Defect engineering in MIL-125-(Ti)-NH2 for enhanced photocatalytic H2 generation

Pre-designing starting materials is a sensible approach to tailor the synthetic, optoelectronic, and physicochemical properties of a photocatalyst towards higher activity without the need for additional active species. MIL-125-(Ti)-NH2, a metal-organic framework (MOF) photocatalytically active for H-2 evolution, was first successfully synthesised at a relatively low temperature of 70 degrees upon employing pre-designed titanium-oxo-carboxylate clusters. While rearrangement of the original cluster enabled successful MIL-125-(Ti)-NH2 formation, its ligand stoichiometry favoured MOFs with abundant defects at the Ti centres which in turn acted as accessible active sites for H-2 generation. The catalytic sites and their local geometry were studied by pyridine-adsorbed Fourier transform infrared spectroscopy, X-ray absorption near-edge structure, and extended X-ray absorption fine structure. Interestingly, the frameworks prepared using pre-designed titanium-oxo clusters can alter electronic optical properties and energy levels. In the presence of triethanolamine as an electron donor and under visible light irradiation, this led to a similar to 3.5 times higher H-2 evolution rate in the titanium-oxo cluster MOF compared to MIL-125-(Ti)-NH2 obtained by typical hydrothermal synthesis. The obtained catalyst also exhibits a good-reusable performance for at least three consecutive runs without any loss in its reactivity.

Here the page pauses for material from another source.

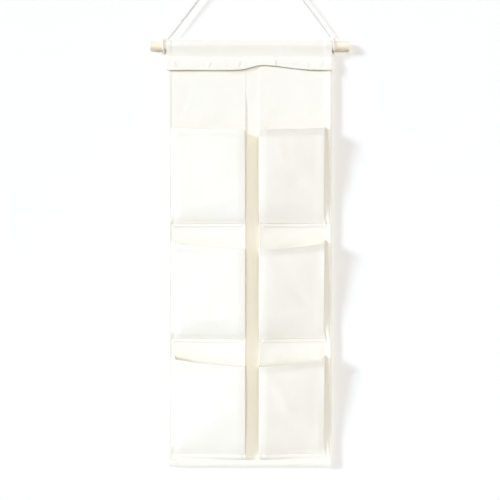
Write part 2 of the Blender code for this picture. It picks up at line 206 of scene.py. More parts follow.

Pre-designed clusters can be simply utilised to generate accessible active sites and manipulate electrical properties for enhancing catalytic performance.

Automated summary

Pre-designing starting materials is an effective strategy to enhance the activity of a photocatalyst without the need for additional active species. In this study, pre-designed titanium-oxo-carboxylate clusters were used to synthesize a metal-organic framework (MOF) photocatalyst MIL-125-(Ti)-NH2 for H-2 evolution. The resulting MOFs possessed abundant defects at the Ti centers, which acted as accessible active sites for H-2 generation. The use of pre-designed clusters also altered the electronic optical properties and energy levels, leading to a significantly higher H-2 evolution rate compared to the traditional hydrothermal synthesis method.